** start of Source material **

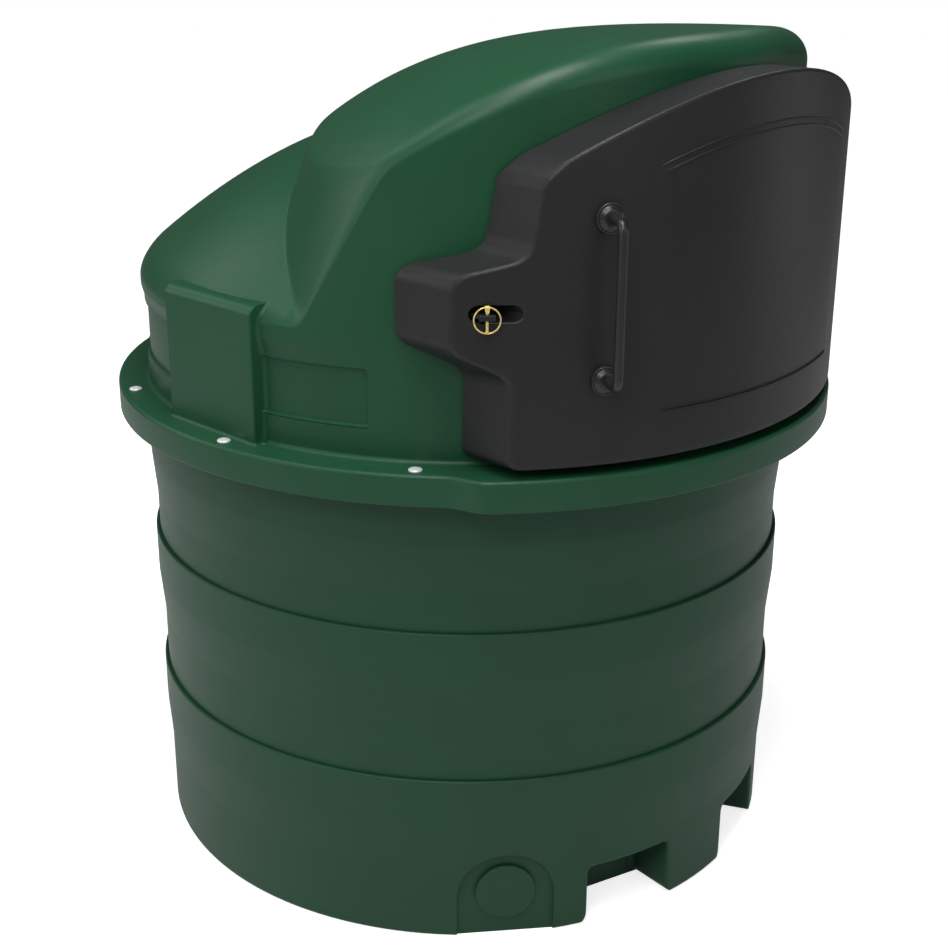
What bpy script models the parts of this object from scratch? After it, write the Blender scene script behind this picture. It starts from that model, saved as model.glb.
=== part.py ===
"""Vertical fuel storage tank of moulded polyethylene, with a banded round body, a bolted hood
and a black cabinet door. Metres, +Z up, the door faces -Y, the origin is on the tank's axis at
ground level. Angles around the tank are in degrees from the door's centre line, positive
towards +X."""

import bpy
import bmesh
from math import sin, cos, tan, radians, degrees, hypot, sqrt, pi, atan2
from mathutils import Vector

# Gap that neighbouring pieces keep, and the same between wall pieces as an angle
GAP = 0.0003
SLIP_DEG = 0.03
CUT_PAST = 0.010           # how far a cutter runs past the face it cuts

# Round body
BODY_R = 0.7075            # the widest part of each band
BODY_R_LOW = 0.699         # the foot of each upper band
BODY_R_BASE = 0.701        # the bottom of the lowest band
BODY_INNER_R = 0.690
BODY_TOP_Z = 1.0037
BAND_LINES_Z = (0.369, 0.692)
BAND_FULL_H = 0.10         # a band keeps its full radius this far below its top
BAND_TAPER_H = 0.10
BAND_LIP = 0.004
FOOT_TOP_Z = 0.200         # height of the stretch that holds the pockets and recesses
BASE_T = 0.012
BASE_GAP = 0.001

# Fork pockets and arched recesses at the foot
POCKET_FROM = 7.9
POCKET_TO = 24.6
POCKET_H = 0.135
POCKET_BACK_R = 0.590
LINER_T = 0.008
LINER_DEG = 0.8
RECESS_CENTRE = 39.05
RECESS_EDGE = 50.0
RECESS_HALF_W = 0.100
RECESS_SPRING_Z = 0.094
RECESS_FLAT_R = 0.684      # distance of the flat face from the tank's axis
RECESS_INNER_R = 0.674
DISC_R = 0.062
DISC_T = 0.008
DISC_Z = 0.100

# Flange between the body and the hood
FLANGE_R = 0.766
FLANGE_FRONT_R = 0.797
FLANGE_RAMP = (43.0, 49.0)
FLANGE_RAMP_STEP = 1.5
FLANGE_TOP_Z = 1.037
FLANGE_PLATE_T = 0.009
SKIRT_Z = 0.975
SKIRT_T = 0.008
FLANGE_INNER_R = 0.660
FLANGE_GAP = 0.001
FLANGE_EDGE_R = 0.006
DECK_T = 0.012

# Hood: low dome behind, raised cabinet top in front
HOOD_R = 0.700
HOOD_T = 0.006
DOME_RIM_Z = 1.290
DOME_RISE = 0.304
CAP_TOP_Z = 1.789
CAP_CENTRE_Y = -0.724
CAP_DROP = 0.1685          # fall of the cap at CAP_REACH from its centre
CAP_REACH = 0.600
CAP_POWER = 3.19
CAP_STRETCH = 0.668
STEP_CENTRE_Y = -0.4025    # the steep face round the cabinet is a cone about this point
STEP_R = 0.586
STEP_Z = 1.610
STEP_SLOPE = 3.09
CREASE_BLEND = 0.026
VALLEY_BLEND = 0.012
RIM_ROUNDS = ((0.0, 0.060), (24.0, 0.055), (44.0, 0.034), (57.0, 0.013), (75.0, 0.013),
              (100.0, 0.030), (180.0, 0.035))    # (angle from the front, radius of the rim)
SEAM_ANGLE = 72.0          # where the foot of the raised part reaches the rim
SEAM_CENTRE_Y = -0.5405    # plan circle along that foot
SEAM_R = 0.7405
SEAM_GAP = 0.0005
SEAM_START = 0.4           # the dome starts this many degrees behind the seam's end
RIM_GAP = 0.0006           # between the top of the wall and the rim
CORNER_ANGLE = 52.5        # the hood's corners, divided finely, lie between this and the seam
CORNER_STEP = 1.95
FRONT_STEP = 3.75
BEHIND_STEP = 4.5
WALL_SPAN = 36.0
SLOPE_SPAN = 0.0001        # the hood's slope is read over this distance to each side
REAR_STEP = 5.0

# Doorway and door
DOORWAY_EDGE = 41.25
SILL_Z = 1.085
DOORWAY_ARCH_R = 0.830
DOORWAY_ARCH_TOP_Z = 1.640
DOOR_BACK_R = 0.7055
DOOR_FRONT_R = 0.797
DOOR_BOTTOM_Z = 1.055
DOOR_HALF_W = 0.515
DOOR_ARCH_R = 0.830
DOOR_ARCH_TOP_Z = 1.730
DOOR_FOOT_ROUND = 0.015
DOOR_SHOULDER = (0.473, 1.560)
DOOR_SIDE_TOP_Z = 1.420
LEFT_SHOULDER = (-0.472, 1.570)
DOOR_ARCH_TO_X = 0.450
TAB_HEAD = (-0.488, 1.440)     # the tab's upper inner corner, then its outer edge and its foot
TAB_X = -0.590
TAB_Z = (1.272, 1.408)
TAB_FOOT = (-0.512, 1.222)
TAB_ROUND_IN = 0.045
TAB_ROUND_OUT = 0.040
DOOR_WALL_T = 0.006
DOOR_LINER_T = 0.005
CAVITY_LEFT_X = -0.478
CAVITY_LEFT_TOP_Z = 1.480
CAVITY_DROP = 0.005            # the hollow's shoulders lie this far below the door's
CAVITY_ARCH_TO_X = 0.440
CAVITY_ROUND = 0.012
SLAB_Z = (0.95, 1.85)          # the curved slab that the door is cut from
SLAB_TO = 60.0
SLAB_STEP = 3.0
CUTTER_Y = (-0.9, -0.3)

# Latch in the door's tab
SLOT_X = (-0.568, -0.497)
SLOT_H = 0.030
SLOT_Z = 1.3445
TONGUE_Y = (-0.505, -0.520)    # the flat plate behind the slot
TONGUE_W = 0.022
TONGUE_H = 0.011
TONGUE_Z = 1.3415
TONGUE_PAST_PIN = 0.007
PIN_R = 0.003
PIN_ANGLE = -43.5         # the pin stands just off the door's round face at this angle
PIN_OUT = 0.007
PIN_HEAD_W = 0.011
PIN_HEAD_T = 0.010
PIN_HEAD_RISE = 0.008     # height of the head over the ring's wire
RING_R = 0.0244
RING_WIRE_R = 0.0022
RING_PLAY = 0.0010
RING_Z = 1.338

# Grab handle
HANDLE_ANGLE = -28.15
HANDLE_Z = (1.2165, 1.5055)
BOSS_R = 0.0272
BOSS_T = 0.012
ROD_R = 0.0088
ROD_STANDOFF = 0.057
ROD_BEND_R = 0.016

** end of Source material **

▶ Exercise instructions
Your task is to repeat every line exactly.

▶ Complete output
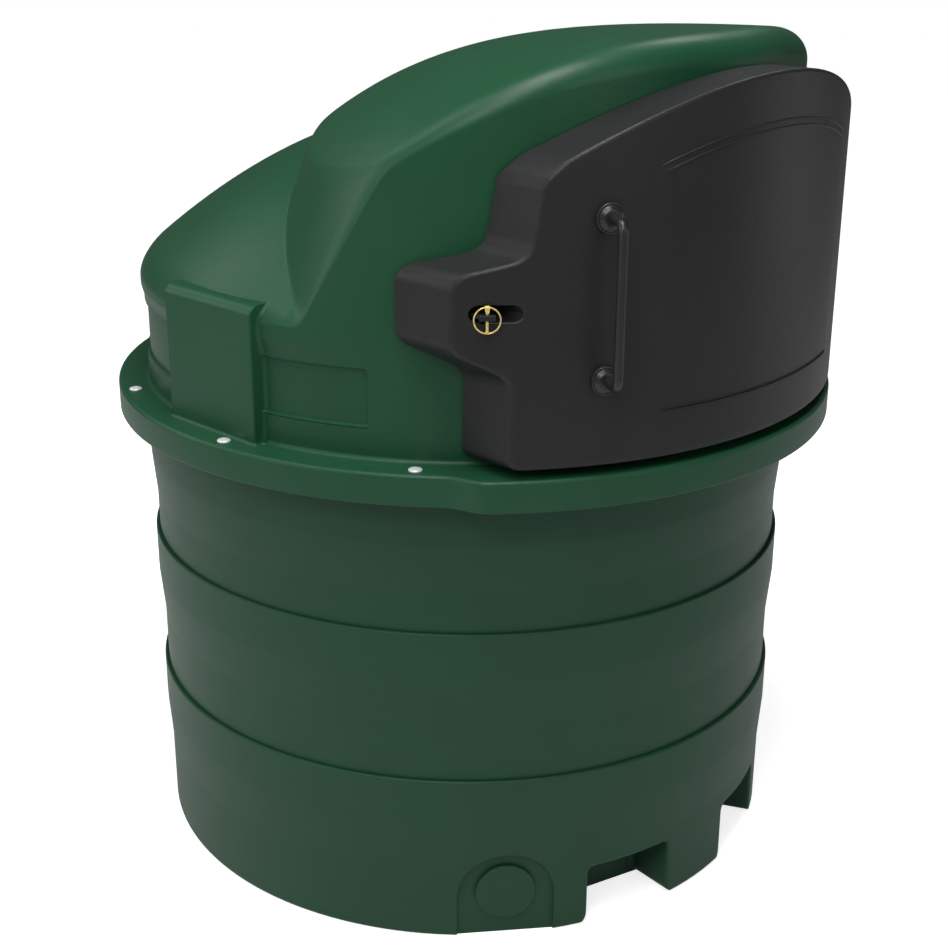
What bpy script models the parts of this object from scratch? After it, write the Blender scene script behind this picture. It starts from that model, saved as model.glb.
=== part.py ===
"""Vertical fuel storage tank of moulded polyethylene, with a banded round body, a bolted hood
and a black cabinet door. Metres, +Z up, the door faces -Y, the origin is on the tank's axis at
ground level. Angles around the tank are in degrees from the door's centre line, positive
towards +X."""

import bpy
import bmesh
from math import sin, cos, tan, radians, degrees, hypot, sqrt, pi, atan2
from mathutils import Vector

# Gap that neighbouring pieces keep, and the same between wall pieces as an angle
GAP = 0.0003
SLIP_DEG = 0.03
CUT_PAST = 0.010           # how far a cutter runs past the face it cuts

# Round body
BODY_R = 0.7075            # the widest part of each band
BODY_R_LOW = 0.699         # the foot of each upper band
BODY_R_BASE = 0.701        # the bottom of the lowest band
BODY_INNER_R = 0.690
BODY_TOP_Z = 1.0037
BAND_LINES_Z = (0.369, 0.692)
BAND_FULL_H = 0.10         # a band keeps its full radius this far below its top
BAND_TAPER_H = 0.10
BAND_LIP = 0.004
FOOT_TOP_Z = 0.200         # height of the stretch that holds the pockets and recesses
BASE_T = 0.012
BASE_GAP = 0.001

# Fork pockets and arched recesses at the foot
POCKET_FROM = 7.9
POCKET_TO = 24.6
POCKET_H = 0.135
POCKET_BACK_R = 0.590
LINER_T = 0.008
LINER_DEG = 0.8
RECESS_CENTRE = 39.05
RECESS_EDGE = 50.0
RECESS_HALF_W = 0.100
RECESS_SPRING_Z = 0.094
RECESS_FLAT_R = 0.684      # distance of the flat face from the tank's axis
RECESS_INNER_R = 0.674
DISC_R = 0.062
DISC_T = 0.008
DISC_Z = 0.100

# Flange between the body and the hood
FLANGE_R = 0.766
FLANGE_FRONT_R = 0.797
FLANGE_RAMP = (43.0, 49.0)
FLANGE_RAMP_STEP = 1.5
FLANGE_TOP_Z = 1.037
FLANGE_PLATE_T = 0.009
SKIRT_Z = 0.975
SKIRT_T = 0.008
FLANGE_INNER_R = 0.660
FLANGE_GAP = 0.001
FLANGE_EDGE_R = 0.006
DECK_T = 0.012

# Hood: low dome behind, raised cabinet top in front
HOOD_R = 0.700
HOOD_T = 0.006
DOME_RIM_Z = 1.290
DOME_RISE = 0.304
CAP_TOP_Z = 1.789
CAP_CENTRE_Y = -0.724
CAP_DROP = 0.1685          # fall of the cap at CAP_REACH from its centre
CAP_REACH = 0.600
CAP_POWER = 3.19
CAP_STRETCH = 0.668
STEP_CENTRE_Y = -0.4025    # the steep face round the cabinet is a cone about this point
STEP_R = 0.586
STEP_Z = 1.610
STEP_SLOPE = 3.09
CREASE_BLEND = 0.026
VALLEY_BLEND = 0.012
RIM_ROUNDS = ((0.0, 0.060), (24.0, 0.055), (44.0, 0.034), (57.0, 0.013), (75.0, 0.013),
              (100.0, 0.030), (180.0, 0.035))    # (angle from the front, radius of the rim)
SEAM_ANGLE = 72.0          # where the foot of the raised part reaches the rim
SEAM_CENTRE_Y = -0.5405    # plan circle along that foot
SEAM_R = 0.7405
SEAM_GAP = 0.0005
SEAM_START = 0.4           # the dome starts this many degrees behind the seam's end
RIM_GAP = 0.0006           # between the top of the wall and the rim
CORNER_ANGLE = 52.5        # the hood's corners, divided finely, lie between this and the seam
CORNER_STEP = 1.95
FRONT_STEP = 3.75
BEHIND_STEP = 4.5
WALL_SPAN = 36.0
SLOPE_SPAN = 0.0001        # the hood's slope is read over this distance to each side
REAR_STEP = 5.0

# Doorway and door
DOORWAY_EDGE = 41.25
SILL_Z = 1.085
DOORWAY_ARCH_R = 0.830
DOORWAY_ARCH_TOP_Z = 1.640
DOOR_BACK_R = 0.7055
DOOR_FRONT_R = 0.797
DOOR_BOTTOM_Z = 1.055
DOOR_HALF_W = 0.515
DOOR_ARCH_R = 0.830
DOOR_ARCH_TOP_Z = 1.730
DOOR_FOOT_ROUND = 0.015
DOOR_SHOULDER = (0.473, 1.560)
DOOR_SIDE_TOP_Z = 1.420
LEFT_SHOULDER = (-0.472, 1.570)
DOOR_ARCH_TO_X = 0.450
TAB_HEAD = (-0.488, 1.440)     # the tab's upper inner corner, then its outer edge and its foot
TAB_X = -0.590
TAB_Z = (1.272, 1.408)
TAB_FOOT = (-0.512, 1.222)
TAB_ROUND_IN = 0.045
TAB_ROUND_OUT = 0.040
DOOR_WALL_T = 0.006
DOOR_LINER_T = 0.005
CAVITY_LEFT_X = -0.478
CAVITY_LEFT_TOP_Z = 1.480
CAVITY_DROP = 0.005            # the hollow's shoulders lie this far below the door's
CAVITY_ARCH_TO_X = 0.440
CAVITY_ROUND = 0.012
SLAB_Z = (0.95, 1.85)          # the curved slab that the door is cut from
SLAB_TO = 60.0
SLAB_STEP = 3.0
CUTTER_Y = (-0.9, -0.3)

# Latch in the door's tab
SLOT_X = (-0.568, -0.497)
SLOT_H = 0.030
SLOT_Z = 1.3445
TONGUE_Y = (-0.505, -0.520)    # the flat plate behind the slot
TONGUE_W = 0.022
TONGUE_H = 0.011
TONGUE_Z = 1.3415
TONGUE_PAST_PIN = 0.007
PIN_R = 0.003
PIN_ANGLE = -43.5         # the pin stands just off the door's round face at this angle
PIN_OUT = 0.007
PIN_HEAD_W = 0.011
PIN_HEAD_T = 0.010
PIN_HEAD_RISE = 0.008     # height of the head over the ring's wire
RING_R = 0.0244
RING_WIRE_R = 0.0022
RING_PLAY = 0.0010
RING_Z = 1.338

# Grab handle
HANDLE_ANGLE = -28.15
HANDLE_Z = (1.2165, 1.5055)
BOSS_R = 0.0272
BOSS_T = 0.012
ROD_R = 0.0088
ROD_STANDOFF = 0.057
ROD_BEND_R = 0.016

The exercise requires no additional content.